With literary flair, Mr. Yates wrote more than a dozen books about cars and motor sports. He also wrote for The Washington Post, Playboy, The American Spectator and other publications, and worked in different capacities for Car and Driver magazine from the mid-1960s until about a decade ago.
He also had a rebellious streak, which was on display in the early 1970s when he and some colleagues from Car and Driver met for beers at a bar in New York City and discussed the state of racing. They decided that the sport had become staid and that an informal, cross-country race would be one way to enliven it.
They called it the Cannonball Baker Sea-to-Shining-Sea Memorial Trophy Dash, more commonly known as the Cannonball Run. Named after Erwin “Cannonball” Baker, a record-setting cross-country driver, it had only one rule: The vehicle that finishes first wins. The only prize was bragging rights. Mr. Yates planned the first race for the spring of 1971.

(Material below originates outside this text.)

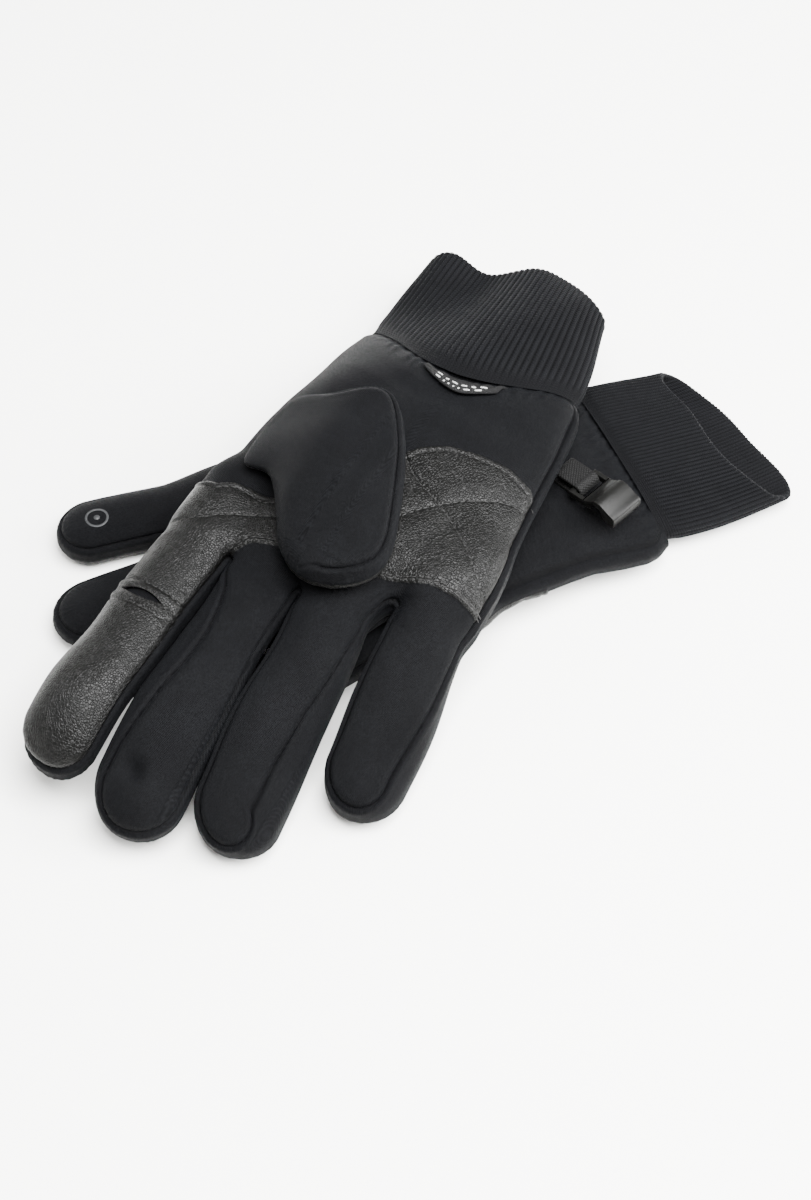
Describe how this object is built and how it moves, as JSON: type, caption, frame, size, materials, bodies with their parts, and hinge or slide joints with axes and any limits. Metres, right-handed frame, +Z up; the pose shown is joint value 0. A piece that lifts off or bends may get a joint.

Besides him, several other people said they would participate, but when they all backed out, Mr. Yates went ahead anyway. He completed the 2,863-mile run in his Dodge van in 40 hours and 51 minutes.
After writing about the experience in Car and Driver, readers encouraged him to schedule another race. That November, eight vehicles — one a motor home — set out from Manhattan for the first competitive Cannonball Run.
Mr. Yates drove a Ferrari Daytona coupe with the auto racer Dan Gurney. They won, averaging 80 miles per hour and, on one deserted stretch, reached a top speed of 172 miles per hour. They made it from Manhattan to Redondo Beach, Calif., in 35 hours and 54 minutes, beating the second-place team by about an hour. (The motor home came in last.)
The race, held four more times during the 1970s, was covered by magazines and newspapers, and inspired two fictional films in 1976, “The Gumball Rally” and “Cannonball.”
The race’s outlaw appeal endured, and Mr. Yates capitalized on it when Hal Needham, the director of the car-oriented Bill Reynolds film “Smokey and the Bandit,” asked him to write the script that became “The Cannonball Run.”
Besides Mr. Reynolds, the film’s star-laden cast included Roger Moore, Farrah Fawcett, Dom DeLuise, Dean Martin, Sammy Davis Jr., Terry Bradshaw and Jackie Chan.
In 1984, Mr. Yates started the Cannonball One Lap of America, which has since become the Tire Rack One Lap of America, a grueling loop around the country interspersed with time trials and other racetrack competitions.
Brock Wendel Yates was born in Lockport, N.Y., on Oct. 21, 1933, to Raymond F. Yates and the former Marguerite Wendel. His father wrote for The New York Herald Tribune and other newspapers and was the author of dozens of books, including one, “Sport and Racing Cars,” written with his son.
He graduated from Hobart College with a bachelor’s degree in history in 1955 and served in the Navy.
His books include “Sunday Driver: The Writer Meets the Road — At 175 MPH” (1972), “Enzo Ferrari: The Man, the Cars, the Races, the Machine” (1991) and “Cannonball! World’s Greatest Outlaw Road Race” (2002). He and Jerry Belson wrote the screenplay for “Smokey and the Bandit II” (1980).
Mr. Yates’s marriage to Sally Kingsley in 1955 ended in divorce. In the late 1970s, he married Pamela Reynolds, with whom he lived in Fairport, N.Y.
In addition to his wife and his son Brock Jr., he is survived by another son, Daniel, and a daughter, Claire Lilly, all from his first marriage; a stepdaughter, Stacy Bradley; and three grandchildren.